- PROVIDED MATERIAL
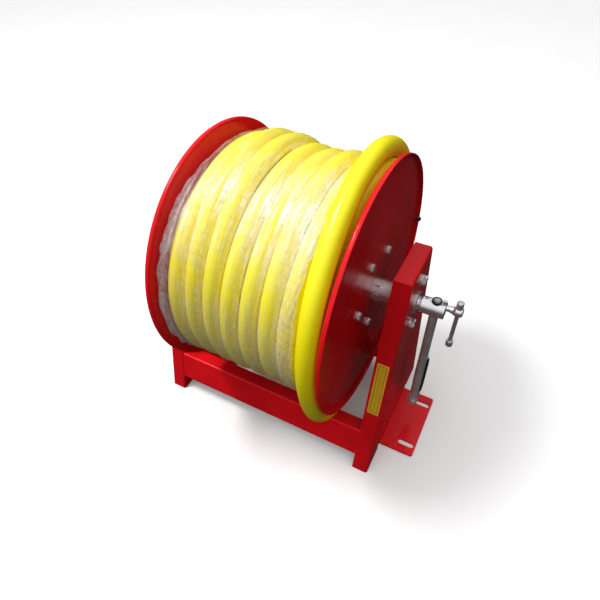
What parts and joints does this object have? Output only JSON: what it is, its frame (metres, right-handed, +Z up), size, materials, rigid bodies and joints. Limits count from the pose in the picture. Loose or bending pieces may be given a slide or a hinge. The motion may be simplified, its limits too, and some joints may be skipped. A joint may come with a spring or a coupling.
{
  "type": "fire hose reel",
  "caption": "Hand-cranked fire hose reel: a steel drum with round discs, wound with thick yellow hose, turning in bearings between folded red side frames joined by beams.",
  "frame": {"origin": "on the ground below the drum's axis, midway between the side frames", "axes": "+X along the drum's axis towards the crank, +Y to the back, +Z up"},
  "size_m": [0.612, 0.4999, 0.6005],
  "materials": {
    "red_paint": "gloss red enamel on folded sheet steel",
    "plain_steel": "bare turned steel",
    "cast_housing": "grey painted casting",
    "bronze": "sintered bronze",
    "chrome": "bright plated steel",
    "zinc_steel": "zinc plated steel",
    "black_steel": "blackened steel",
    "grey_steel": "dull grey bar",
    "brass": "machined brass",
    "ferrule_metal": "pressed aluminium",
    "black_rubber": "matt black rubber",
    "black_plastic": "smooth black plastic",
    "yellow_hose": "smooth yellow hose cover",
    "clear_film": "clear stretch wrapping film",
    "label": "yellow plate with a dark border and no lettering"
  },
  "bodies": {
    "frame": {"right_side_frame": "red_paint", "left_side_frame": "red_paint", "front_beam": "red_paint", "rear_beam": "red_paint", "label_plate": "label", "right_bearing_housing": "cast_housing", "left_bearing_housing": "cast_housing", "right_bearing_bush": "bronze", "left_bearing_bush": "bronze", "right_bearing_bolts": "chrome", "left_bearing_bolts": "chrome", "right_bearing_washers": "chrome", "left_bearing_washers": "chrome", "right_bearing_nuts": "plain_steel", "left_bearing_nuts": "plain_steel"},
    "drum": {"hollow_shaft": "chrome", "stub_shaft": "chrome", "right_shaft_collar": "plain_steel", "left_shaft_collar": "plain_steel", "right_collar_screw": "plain_steel", "left_collar_screw": "plain_steel", "drum_core": "red_paint", "right_end_plate": "plain_steel", "left_end_plate": "plain_steel", "right_disc": "red_paint", "left_disc": "red_paint", "right_disc_bolts": "chrome", "left_disc_bolts": "chrome", "rim_knob": "black_rubber", "crank_hub": "chrome", "hub_roll_pin": "plain_steel", "hub_lock_screw": "zinc_steel", "swivel_socket": "brass", "riser_pipe": "plain_steel", "riser_elbow": "brass", "hose_tail": "brass", "hose_clamp": "zinc_steel", "hose_coil": "yellow_hose", "stretch_film": "clear_film", "hose_ferrule": "ferrule_metal", "hose_coupling": "brass"},
    "crank": {"crank_arm": "grey_steel", "arm_nut": "black_steel", "grip_pivot_bolt": "zinc_steel", "grip_pivot_nut": "zinc_steel"},
    "grip": {"grip_spindle": "plain_steel", "grip_end_cap": "plain_steel"},
    "sleeve": {"grip_sleeve": "black_plastic"},
    "shoe": {"clamp_shoe": "bronze"},
    "screw": {"clamp_screw": "chrome"},
    "bar": {"tommy_bar": "zinc_steel", "bar_knob_upper": "zinc_steel", "bar_knob_lower": "zinc_steel"},
    "inlet": {"swivel_tail": "brass", "swivel_seal": "black_rubber"}
  },
  "joints": [
    {"name": "drum_spin", "type": "hinge", "parent": "frame", "child": "drum", "pos_m": [0, 0, 0.3525], "axis": [1, 0, 0], "continuous": true},
    {"name": "crank_slide", "type": "slide", "parent": "drum", "child": "crank", "axis": [0, 0, 1], "range_m": [0, 0.13]},
    {"name": "grip_fold", "type": "hinge", "parent": "crank", "child": "grip", "pos_m": [0.261, 0.0155, 0.0825], "axis": [0, 1, 0], "range_deg": [0, 90]},
    {"name": "sleeve_spin", "type": "hinge", "parent": "grip", "child": "sleeve", "pos_m": [0.261, 0.0195, 0.1475], "axis": [0, 0, 1], "continuous": true},
    {"name": "shoe_travel", "type": "slide", "parent": "drum", "child": "shoe", "axis": [1, 0, 0], "range_m": [0, 0.0035]},
    {"name": "screw_turn", "type": "hinge", "parent": "shoe", "child": "screw", "pos_m": [0.278, 0, 0.36], "axis": [1, 0, 0], "range_deg": [0, 720]},
    {"name": "bar_slide", "type": "slide", "parent": "screw", "child": "bar", "axis": [0, 0, 1], "range_m": [0, 0.0615]},
    {"name": "inlet_swivel", "type": "hinge", "parent": "drum", "child": "inlet", "pos_m": [-0.29, 0, 0.3525], "axis": [1, 0, 0], "continuous": true}
  ],
  "couplings": [
    {"joint": "shoe_travel", "follows": "screw_turn", "m_per_rad": 0.00027852}
  ]
}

- TO BE DONE
Recopy the whole listing exactly.

- WRITTEN ANSWER
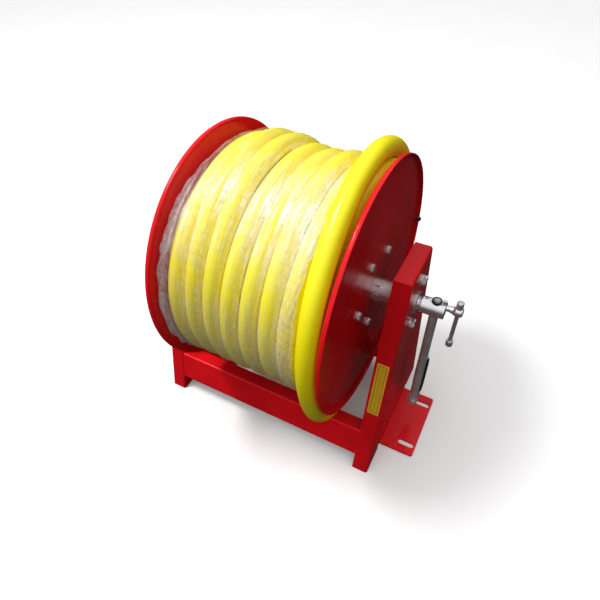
What parts and joints does this object have? Output only JSON: what it is, its frame (metres, right-handed, +Z up), size, materials, rigid bodies and joints. Limits count from the pose in the picture. Loose or bending pieces may be given a slide or a hinge. The motion may be simplified, its limits too, and some joints may be skipped. A joint may come with a spring or a coupling.
{
  "type": "fire hose reel",
  "caption": "Hand-cranked fire hose reel: a steel drum with round discs, wound with thick yellow hose, turning in bearings between folded red side frames joined by beams.",
  "frame": {"origin": "on the ground below the drum's axis, midway between the side frames", "axes": "+X along the drum's axis towards the crank, +Y to the back, +Z up"},
  "size_m": [0.612, 0.4999, 0.6005],
  "materials": {
    "red_paint": "gloss red enamel on folded sheet steel",
    "plain_steel": "bare turned steel",
    "cast_housing": "grey painted casting",
    "bronze": "sintered bronze",
    "chrome": "bright plated steel",
    "zinc_steel": "zinc plated steel",
    "black_steel": "blackened steel",
    "grey_steel": "dull grey bar",
    "brass": "machined brass",
    "ferrule_metal": "pressed aluminium",
    "black_rubber": "matt black rubber",
    "black_plastic": "smooth black plastic",
    "yellow_hose": "smooth yellow hose cover",
    "clear_film": "clear stretch wrapping film",
    "label": "yellow plate with a dark border and no lettering"
  },
  "bodies": {
    "frame": {"right_side_frame": "red_paint", "left_side_frame": "red_paint", "front_beam": "red_paint", "rear_beam": "red_paint", "label_plate": "label", "right_bearing_housing": "cast_housing", "left_bearing_housing": "cast_housing", "right_bearing_bush": "bronze", "left_bearing_bush": "bronze", "right_bearing_bolts": "chrome", "left_bearing_bolts": "chrome", "right_bearing_washers": "chrome", "left_bearing_washers": "chrome", "right_bearing_nuts": "plain_steel", "left_bearing_nuts": "plain_steel"},
    "drum": {"hollow_shaft": "chrome", "stub_shaft": "chrome", "right_shaft_collar": "plain_steel", "left_shaft_collar": "plain_steel", "right_collar_screw": "plain_steel", "left_collar_screw": "plain_steel", "drum_core": "red_paint", "right_end_plate": "plain_steel", "left_end_plate": "plain_steel", "right_disc": "red_paint", "left_disc": "red_paint", "right_disc_bolts": "chrome", "left_disc_bolts": "chrome", "rim_knob": "black_rubber", "crank_hub": "chrome", "hub_roll_pin": "plain_steel", "hub_lock_screw": "zinc_steel", "swivel_socket": "brass", "riser_pipe": "plain_steel", "riser_elbow": "brass", "hose_tail": "brass", "hose_clamp": "zinc_steel", "hose_coil": "yellow_hose", "stretch_film": "clear_film", "hose_ferrule": "ferrule_metal", "hose_coupling": "brass"},
    "crank": {"crank_arm": "grey_steel", "arm_nut": "black_steel", "grip_pivot_bolt": "zinc_steel", "grip_pivot_nut": "zinc_steel"},
    "grip": {"grip_spindle": "plain_steel", "grip_end_cap": "plain_steel"},
    "sleeve": {"grip_sleeve": "black_plastic"},
    "shoe": {"clamp_shoe": "bronze"},
    "screw": {"clamp_screw": "chrome"},
    "bar": {"tommy_bar": "zinc_steel", "bar_knob_upper": "zinc_steel", "bar_knob_lower": "zinc_steel"},
    "inlet": {"swivel_tail": "brass", "swivel_seal": "black_rubber"}
  },
  "joints": [
    {"name": "drum_spin", "type": "hinge", "parent": "frame", "child": "drum", "pos_m": [0, 0, 0.3525], "axis": [1, 0, 0], "continuous": true},
    {"name": "crank_slide", "type": "slide", "parent": "drum", "child": "crank", "axis": [0, 0, 1], "range_m": [0, 0.13]},
    {"name": "grip_fold", "type": "hinge", "parent": "crank", "child": "grip", "pos_m": [0.261, 0.0155, 0.0825], "axis": [0, 1, 0], "range_deg": [0, 90]},
    {"name": "sleeve_spin", "type": "hinge", "parent": "grip", "child": "sleeve", "pos_m": [0.261, 0.0195, 0.1475], "axis": [0, 0, 1], "continuous": true},
    {"name": "shoe_travel", "type": "slide", "parent": "drum", "child": "shoe", "axis": [1, 0, 0], "range_m": [0, 0.0035]},
    {"name": "screw_turn", "type": "hinge", "parent": "shoe", "child": "screw", "pos_m": [0.278, 0, 0.36], "axis": [1, 0, 0], "range_deg": [0, 720]},
    {"name": "bar_slide", "type": "slide", "parent": "screw", "child": "bar", "axis": [0, 0, 1], "range_m": [0, 0.0615]},
    {"name": "inlet_swivel", "type": "hinge", "parent": "drum", "child": "inlet", "pos_m": [-0.29, 0, 0.3525], "axis": [1, 0, 0], "continuous": true}
  ],
  "couplings": [
    {"joint": "shoe_travel", "follows": "screw_turn", "m_per_rad": 0.00027852}
  ]
}